The second decent went much like the first, and I soon realized that it wasn’t just staying on the wheel that caused me to hit the brakes, I was also twice the weight of the little 14 year old Hincapie kid pulling. We took another lap; I looked at my grandparents watching and again remained calm. Going into the 3rd round against the snake, left, right, left, right, left, right… this time instead of pulling up and waiting for the group I just kept going. I figured the little HIncapie kid wouldn’t do me any good anyway, so I put the pedal down, found my line and took the decent. As the decent leveled out I had about 10 yards on the guy behind me. Without thinking twice, I put the pedal down.

As I turned the corner into the straight before the finish line, I checked behind and waited; didn’t see anyone. I checked again, nothing. Finally as I looked over a third time I saw the group coming around the bend. There it was I had a break.

Though it wasn’t planned, I didn’t let up. I took my battle to be between myself and the snake, rather than myself and the group. I didn’t wait and kept the pedal down. After the first lap off the front I was feeling great, I looked over and saw the lap counter… 8 to go. I knew I had a decent break and all I had to do was not die, don’t die, but like a snake with slow venom it took its toll.

At points throughout the race I had about a 15 second break, or so my uncle had told me, but the venom caught me. With 4 laps to go I was taking the decent. That “perfect line” was much harder to find. This time I hit every manhole cover, and at one point I felt the back end kick out. I felt I was coming to my demise. As the course leveled out, so did my gas. I knew they were coming for me, and at this point the snake was doing the slaying. As we passed the finish line I was swallowed up by a group of 6, which included Brian, the rest of the field had thinned and I did everything in my power to grab on. I was able to hold on until we got to the snake. With three to go the snake and I butted heads. My legs were gone, and I wanted to quit. Never before have I wanted to pull myself from a race like I wanted to here.

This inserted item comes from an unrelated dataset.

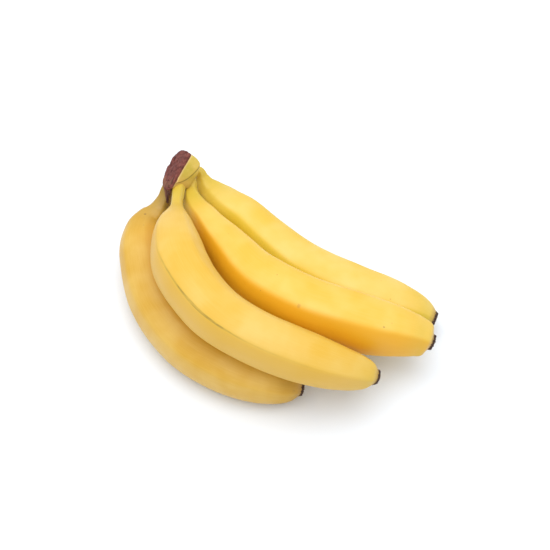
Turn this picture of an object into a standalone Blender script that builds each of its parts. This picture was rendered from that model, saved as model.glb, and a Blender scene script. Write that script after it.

I made it to the top and thought to myself, “two more!!! I don’t think I can do two more.” Cheers from the xXx tent echoed in my head and I did everything I could to get back up to the group, but I was spent. I had to recover. I made it around and at the base of the second to last climb I was seconds away from pulling up, from turning, breaking veg and buying a corndog like the spectator I should have been. Then I heard my mom and aunt, cheering from the emerald grass which so beautifully highlights the snake; I had to go on, and I did.

I made it to the top and with that I made it past my darkest place, only one more to go. Passing the finish line the bell went off, final lap, time to slay the snake one last time. Surprisingly, this time was easier than the last. I made it to the top, got in my big ring and found the line that I wanted. Took it like the first lap and carried my momentum into the flats. Looked around and gave it everything I had left, which wasn’t much, but I managed to catch one of those young guns and easily took the final stretch. I finished the day in 7th, but with that took a lot of experience and proved to myself that I could push through the darkest depths.

Waiting for me at the end of the race was my 82 year old grandma with a big smile. It made the whole thing worth it. I had battled that snake, given it everything I had, and though I didn’t come up with the win, I had emptied my tank and my grandma knew it.

Though I was bitten by the snake, I lived to tell about it and I am stronger because of it. I will definitely be back next year, and I look forward to yet another challenge.